None of that requires weeks. It requires design.
The Thing Total Freedom Gets Wrong
The research made a parallel point from a different angle. When students are given completely open-ended tasks, they do not produce more original work. They produce converging work, because the AI they hand the problem to defaults to the path of lowest resistance, and that path is whichever approach dominates its training data.
The Cognitive Philosophy framing explains why. An unconstrained prompt gives the brain nothing to predict against. There is no friction, no error to correct, no gap between expectation and outcome. The brain outsources the whole thing because there is nothing anchoring the task to anything it cares about.
A focused constraint does the opposite. It gives the predictive brain something to work with, a specific problem, a defined success criterion, a real reason to engage.
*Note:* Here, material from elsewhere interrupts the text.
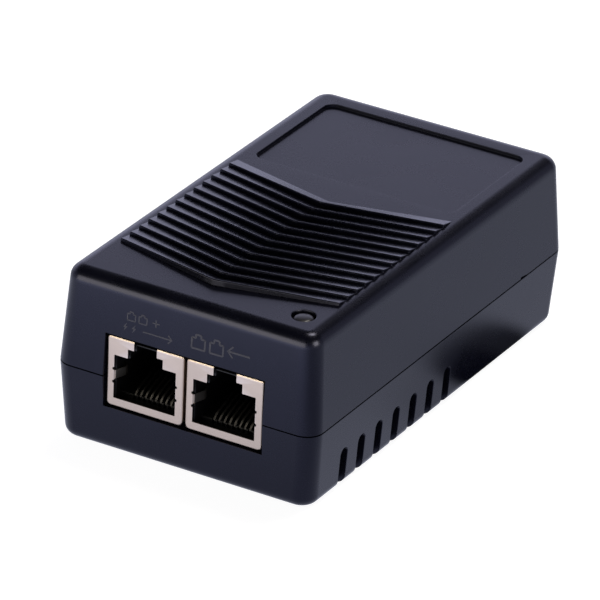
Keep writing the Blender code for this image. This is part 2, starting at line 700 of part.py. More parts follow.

Kim and colleagues put it plainly: the brain is not a passive receiver of instruction. It is an active predictor. Design that ignores this wastes most of what the brain can do.
The Design Principle
A Learning Mission earns its structure from this. Each mission is short and sharp because the cognitive loop it is designed to run does not need to be long, but it needs to be complete. One main learning goal generally. One sequentially dependent set of tasks. One output the student could not have produced by handing an unconstrained prompt to a fresh AI session.
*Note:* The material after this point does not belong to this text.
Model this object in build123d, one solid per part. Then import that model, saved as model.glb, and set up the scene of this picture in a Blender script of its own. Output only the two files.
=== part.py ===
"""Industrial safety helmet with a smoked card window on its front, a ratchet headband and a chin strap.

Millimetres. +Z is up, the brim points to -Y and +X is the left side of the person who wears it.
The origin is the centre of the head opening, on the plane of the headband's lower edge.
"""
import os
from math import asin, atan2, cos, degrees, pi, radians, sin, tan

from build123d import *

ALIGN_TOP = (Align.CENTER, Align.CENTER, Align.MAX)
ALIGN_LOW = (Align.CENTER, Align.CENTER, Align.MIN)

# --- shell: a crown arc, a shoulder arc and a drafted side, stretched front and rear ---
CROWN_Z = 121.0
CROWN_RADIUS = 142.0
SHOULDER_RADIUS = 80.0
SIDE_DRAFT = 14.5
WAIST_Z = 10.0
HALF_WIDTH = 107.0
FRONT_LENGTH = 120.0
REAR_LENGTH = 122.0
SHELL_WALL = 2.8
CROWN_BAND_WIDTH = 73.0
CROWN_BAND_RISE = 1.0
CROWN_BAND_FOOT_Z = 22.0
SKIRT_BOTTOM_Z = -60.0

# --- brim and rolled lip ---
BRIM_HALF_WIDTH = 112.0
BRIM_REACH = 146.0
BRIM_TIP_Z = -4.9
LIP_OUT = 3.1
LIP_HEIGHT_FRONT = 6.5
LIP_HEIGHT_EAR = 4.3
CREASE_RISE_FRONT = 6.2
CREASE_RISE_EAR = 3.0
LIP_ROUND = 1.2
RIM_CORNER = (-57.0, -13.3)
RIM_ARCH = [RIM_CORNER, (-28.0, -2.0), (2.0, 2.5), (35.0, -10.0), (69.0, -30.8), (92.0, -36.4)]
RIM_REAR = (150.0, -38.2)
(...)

The mission does not ask students to produce their best thinking across six weeks of scaffolding. It asks for their best thinking right now, on this specific problem, given what they already know and what the mission has put in front of them.
That is a different ask. It is also, neurobiologically, a more honest one.
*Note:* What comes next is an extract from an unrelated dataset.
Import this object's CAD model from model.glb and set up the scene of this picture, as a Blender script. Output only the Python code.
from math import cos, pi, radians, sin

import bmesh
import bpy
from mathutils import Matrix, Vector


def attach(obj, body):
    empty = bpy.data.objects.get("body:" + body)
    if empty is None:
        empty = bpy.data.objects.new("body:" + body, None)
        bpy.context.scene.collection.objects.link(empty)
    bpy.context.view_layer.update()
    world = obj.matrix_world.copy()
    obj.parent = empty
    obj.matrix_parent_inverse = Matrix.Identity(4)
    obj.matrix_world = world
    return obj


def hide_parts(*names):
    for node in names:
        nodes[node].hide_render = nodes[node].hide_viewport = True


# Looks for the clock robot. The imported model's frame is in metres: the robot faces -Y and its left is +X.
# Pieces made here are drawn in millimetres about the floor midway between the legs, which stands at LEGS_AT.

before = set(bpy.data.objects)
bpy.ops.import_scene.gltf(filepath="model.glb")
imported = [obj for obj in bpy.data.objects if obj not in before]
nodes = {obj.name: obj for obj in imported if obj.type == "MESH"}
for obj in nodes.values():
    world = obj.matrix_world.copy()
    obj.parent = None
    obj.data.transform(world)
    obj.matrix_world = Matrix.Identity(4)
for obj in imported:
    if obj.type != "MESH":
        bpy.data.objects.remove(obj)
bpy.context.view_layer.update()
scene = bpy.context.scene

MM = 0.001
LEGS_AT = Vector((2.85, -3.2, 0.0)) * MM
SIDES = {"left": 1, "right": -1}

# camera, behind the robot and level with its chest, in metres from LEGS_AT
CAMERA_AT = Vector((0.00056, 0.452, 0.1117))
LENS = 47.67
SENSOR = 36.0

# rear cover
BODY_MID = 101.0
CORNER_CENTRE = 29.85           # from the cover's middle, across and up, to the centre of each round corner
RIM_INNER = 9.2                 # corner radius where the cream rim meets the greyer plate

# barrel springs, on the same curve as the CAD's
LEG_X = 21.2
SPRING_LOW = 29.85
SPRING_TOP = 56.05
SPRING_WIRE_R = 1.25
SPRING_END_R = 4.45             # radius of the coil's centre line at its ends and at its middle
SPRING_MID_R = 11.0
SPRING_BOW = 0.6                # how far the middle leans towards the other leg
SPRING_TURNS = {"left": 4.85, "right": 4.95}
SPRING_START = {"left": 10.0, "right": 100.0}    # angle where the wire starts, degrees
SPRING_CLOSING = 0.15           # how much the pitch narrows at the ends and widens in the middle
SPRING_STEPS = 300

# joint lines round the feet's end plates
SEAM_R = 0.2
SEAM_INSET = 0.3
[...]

The longer PBL unit is valuable for different reasons, project complexity, sustained collaboration, real-world iteration. But that is not the same job the mission is doing. The mission’s job is to create a complete learning experience inside a bounded time, grounded in real stakes, where the student’s actual understanding determines the output.
One Thing Worth Trying Before the End of Term
Look at an Escape Room / PBL / Design Sprint / Learning Mission you have run recently, or one you are planning.
Ask whether the student’s output at the end could have been produced without going through the mission itself. If a student could have used AI to generate the final product from the opening prompt alone, without the staged tasks, without the specific constraints, without the feedback loops built into the sequence, the mission has a gap.
Find the stage where that gap opens and add a checkpoint. Require the output of one stage to be cited explicitly in the next. Make the chain visible and load-bearing.
I believe that the mission’s (learning outcomes) job is to make genuine understanding necessary (like an escape room, you need the information for door a, to get to door b. If the design does not require it, the mission is not doing its job.
Phil
References
Kim, Minkang; Duncan, Christopher; Yip, Stanley; Sankey, Derek (2025). “Beyond the theoretical and pedagogical constraints of cognitive load theory, and towards a new cognitive philosophy in education.” Educational Philosophy and Theory. 57 (7): 662–673. doi:10.1080/00131857.2024.2441389.
Ding, Kaihua (2026). “Designing AI-Resilient Assessments Using Interconnected Problems: A Theoretically Grounded and Empirically Validated Framework.” arXiv:2512.10758v3. University of Pennsylvania. https://arxiv.org/abs/2512.10758.
Sweller, John (1988). “Cognitive load during problem solving: Effects on learning.” Cognitive Science. 12 (2): 257–285. doi:10.1207/s15516709cog1202_4.
Centre for Education Statistics and Evaluation (2018). Cognitive Load Theory in Practice. NSW Department of Education. https://education.nsw.gov.au/content/dam/main-education/about-us/educational-data/cese/2017-cognitive-load-theory-practice-guide.pdf.
Australian Government (2023). Strong Beginnings: Report of the Teacher Education Expert Panel. Department of Education.
Clark, Andy (2023). The Experience Machine: How Our Minds Predict and Shape Reality. Allan Lane. ISBN 978-0241662939.
Dehaene, Stanislas (2020). How We Learn: The New Science of Education and the Brain. Penguin Random House. ISBN 978-0525559887.